A proposal for a preparatory year could arrest the flow of students from the state to the private education system. Last year was the first time state school numbers dropped because of students leaving for the private system which already offered a full-time preparatory year (Odgers R and Parnell S. 'Preparatory year to stem flow to private schools',  Courier Mail,  6/3/02 - quoting Queensland Teachers Union)

The goals of the new preparatory year would not involve rote learning, but acquiring basic skills such as sitting and listening (Yallamas L 'No chanting the new mantra',  Courier Mail,  6/3/02)

Expanding use of IT is useful, but the most critical issue is the level of expertise that teachers have in using IT. There should be positive impacts from the additional early year of education. Increasing school leaving ages tends elsewhere to increase employability, quality of life, contribution to civic and economic life. But clear pathways from school to work that might have existed two decades ago are unavailable. The real issue is not the quantity of time at school, but its quality. There is also a need to consolidate on innovations in improving school to work pathways. The main advantage of the reforms may be raising such issues for public debate (Luke A and Lingard B 'Educate for the future',  Courier Mail,  6/3/02)

University of Queensland School of Education Head described education reforms as a ‘nail in the coffin’ of anti-intellectual Queensland. Premier conceded that Queensland was behind all other states which already had a compulsory pre-school year. (Franklin M and Fynes-Clinton M ‘Education overhaul’, Courier Mail. 5/3/02)

Proposals to make it compulsory for students to stay at school until age 17 appears to be due to the massive problem of 10,000 15-17 year olds who are neither in school or able to find jobs. This proposal is bound to run into controversy – but the only major obstacle could be the cost for extra buildings and teachers (Fynes-Clinton M. ‘Smart at the beginning’, Courier Mail. 5/3/02)

The Queensland Government has now put some flesh on the bone of its Smart State program – by showing what it actually involves – which demonstrates more marketing skill than the federal opposition demonstrated with its Knowledge Nation agenda (Franklin M ‘Beattie’s way smarter’, Courier Mail. 5/3/02)

State opposition has argued that the cost of making school compulsory to age 17 could be very large in rural areas where schools often now merely take students to Year 10 level (Jones C. ‘Liberals wary of plan for extra school year’, Courier Mail. 5/3/02)

Civil libertarians questioned whether extra years of school should be made compulsory or encouraged (Fynes Clinton M and Odgers R ‘Civil liberties of students under threat’, Courier Mail. 5/3/02)

CPDS Comments

CPDS Comments

The relative decline in student enrolments in the state school system (see Odgers and Parnell article) may not simply be the result of problems in the quantity of education.
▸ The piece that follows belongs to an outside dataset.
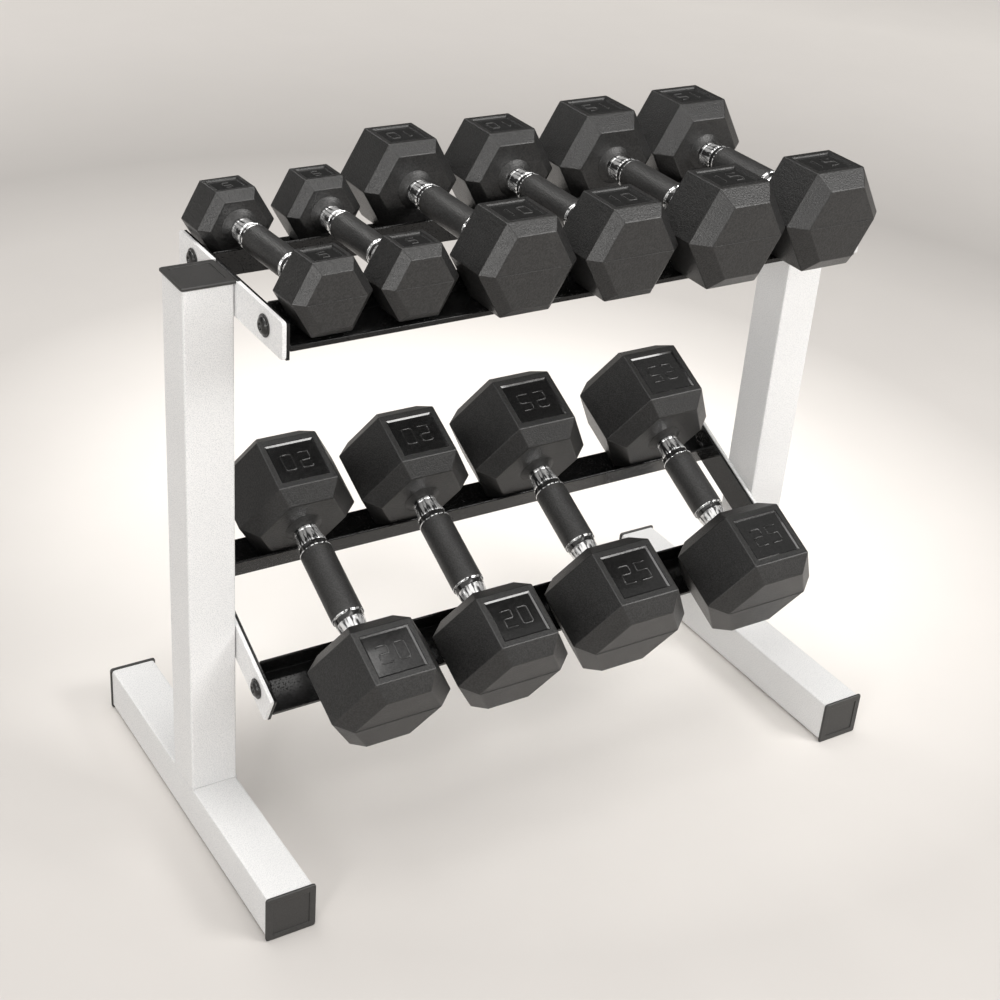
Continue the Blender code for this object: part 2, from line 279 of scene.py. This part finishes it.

For example:

  • Assertions from within that system speak of other problems, eg:
    • a departmental hierarchy that knows too little of the practicalities of schooling [[This presumably is a result of Public Service politicisation ]]
    • constant change, much of which is not productive;
    • a heavy emphasis on the process of education and an under-emphasis on the empirical and practical validity of the content. [[This
      • creates problems in literacy and numeracy for weaker students;
      • leaves students with an insecure base for progressing to higher levels of education; and
      • suggests one possible cause of employer perceptions of a lack of real-world relevance in the education that students receive]].
    • ever increasing requirements on staff without allowance of additional time - resulting in staff over-work;
    • bad student behaviour which is unmanageable in large classes; and
    • inclusion of special needs students without adequate provision for aides - which absorbs large amounts of teacher time and does not allow either special-needs or other students to be catered for properly.
  • Difficulties in ensuring a high quality of education may arises partly from a reasonable desire to promote understanding and tolerance of various cultures - which makes it hard to emphasize information which could be the basis for ‘success’ in life;
  • Public education has a legitimate social justice agenda (ie catering for the disadvantaged) which imposes additional costs – and those costs must be met with commensurate resources if a high quality is to be attained.

The pessimism that the Teachers' Union expressed about whether funding would be provided to implement the proposal appears well founded, given Queensland's difficult financial predicament (see About Queensland's Budget).

It can also be noted that the current reform proposal makes only a tiny immediate commitment (eg extra information and communication technology spending is only $23m; a preparatory year will be implemented at only 50 trial sites: and raising the leaving age is only to be discussed).